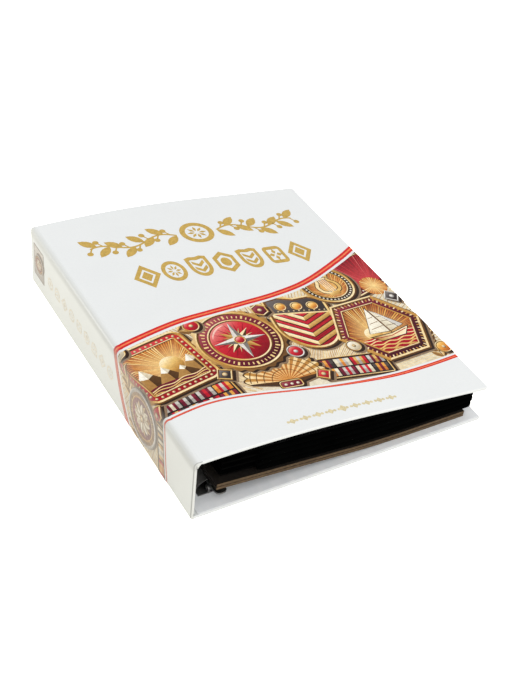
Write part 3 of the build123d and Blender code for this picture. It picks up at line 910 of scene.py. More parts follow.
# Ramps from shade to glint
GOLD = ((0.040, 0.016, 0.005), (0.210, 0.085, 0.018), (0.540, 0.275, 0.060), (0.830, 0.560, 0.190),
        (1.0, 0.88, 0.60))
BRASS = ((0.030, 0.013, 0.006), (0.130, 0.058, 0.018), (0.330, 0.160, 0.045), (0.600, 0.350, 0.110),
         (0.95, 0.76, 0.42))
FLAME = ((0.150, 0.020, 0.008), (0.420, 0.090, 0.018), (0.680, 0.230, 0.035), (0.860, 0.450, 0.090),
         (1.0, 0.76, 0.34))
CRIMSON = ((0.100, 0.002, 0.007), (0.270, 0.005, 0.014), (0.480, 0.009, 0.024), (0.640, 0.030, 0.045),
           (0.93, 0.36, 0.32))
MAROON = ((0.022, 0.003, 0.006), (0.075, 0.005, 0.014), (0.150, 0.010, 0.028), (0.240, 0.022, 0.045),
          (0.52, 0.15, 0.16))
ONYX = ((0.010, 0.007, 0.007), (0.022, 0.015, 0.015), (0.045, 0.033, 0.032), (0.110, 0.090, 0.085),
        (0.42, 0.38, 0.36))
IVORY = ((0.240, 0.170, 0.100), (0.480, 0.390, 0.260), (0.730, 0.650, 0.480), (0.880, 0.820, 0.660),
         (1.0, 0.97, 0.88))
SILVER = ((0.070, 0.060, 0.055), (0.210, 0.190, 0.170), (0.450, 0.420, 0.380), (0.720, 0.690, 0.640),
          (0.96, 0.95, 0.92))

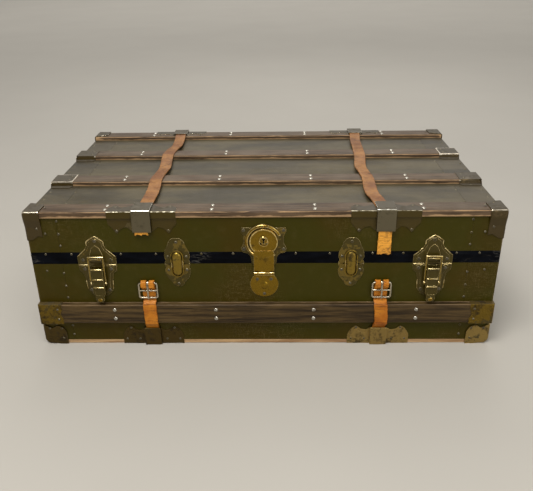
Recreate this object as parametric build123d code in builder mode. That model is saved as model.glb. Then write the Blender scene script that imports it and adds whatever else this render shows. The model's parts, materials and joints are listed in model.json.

*-*-*

● Task description: Please give back all of the records exactly as written.

● Result of this exercise:
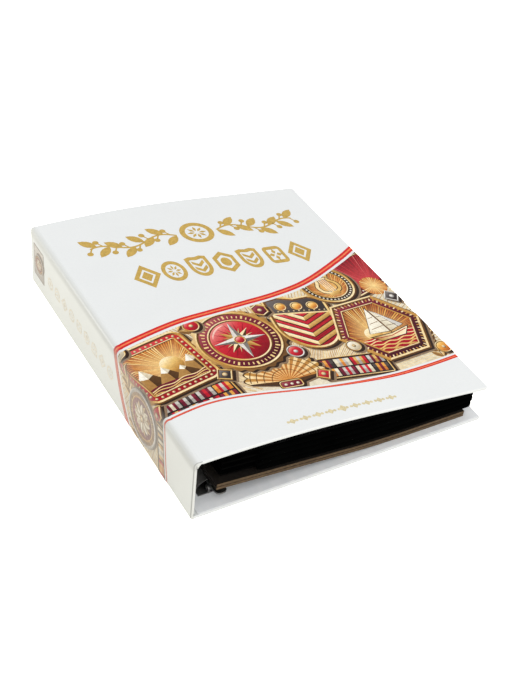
Write part 3 of the build123d and Blender code for this picture. It picks up at line 910 of scene.py. More parts follow.
# Ramps from shade to glint
GOLD = ((0.040, 0.016, 0.005), (0.210, 0.085, 0.018), (0.540, 0.275, 0.060), (0.830, 0.560, 0.190),
        (1.0, 0.88, 0.60))
BRASS = ((0.030, 0.013, 0.006), (0.130, 0.058, 0.018), (0.330, 0.160, 0.045), (0.600, 0.350, 0.110),
         (0.95, 0.76, 0.42))
FLAME = ((0.150, 0.020, 0.008), (0.420, 0.090, 0.018), (0.680, 0.230, 0.035), (0.860, 0.450, 0.090),
         (1.0, 0.76, 0.34))
CRIMSON = ((0.100, 0.002, 0.007), (0.270, 0.005, 0.014), (0.480, 0.009, 0.024), (0.640, 0.030, 0.045),
           (0.93, 0.36, 0.32))
MAROON = ((0.022, 0.003, 0.006), (0.075, 0.005, 0.014), (0.150, 0.010, 0.028), (0.240, 0.022, 0.045),
          (0.52, 0.15, 0.16))
ONYX = ((0.010, 0.007, 0.007), (0.022, 0.015, 0.015), (0.045, 0.033, 0.032), (0.110, 0.090, 0.085),
        (0.42, 0.38, 0.36))
IVORY = ((0.240, 0.170, 0.100), (0.480, 0.390, 0.260), (0.730, 0.650, 0.480), (0.880, 0.820, 0.660),
         (1.0, 0.97, 0.88))
SILVER = ((0.070, 0.060, 0.055), (0.210, 0.190, 0.170), (0.450, 0.420, 0.380), (0.720, 0.690, 0.640),
          (0.96, 0.95, 0.92))

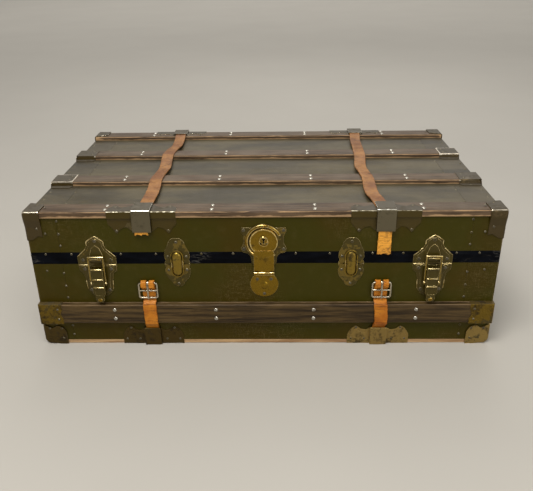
Recreate this object as parametric build123d code in builder mode. That model is saved as model.glb. Then write the Blender scene script that imports it and adds whatever else this render shows. The model's parts, materials and joints are listed in model.json.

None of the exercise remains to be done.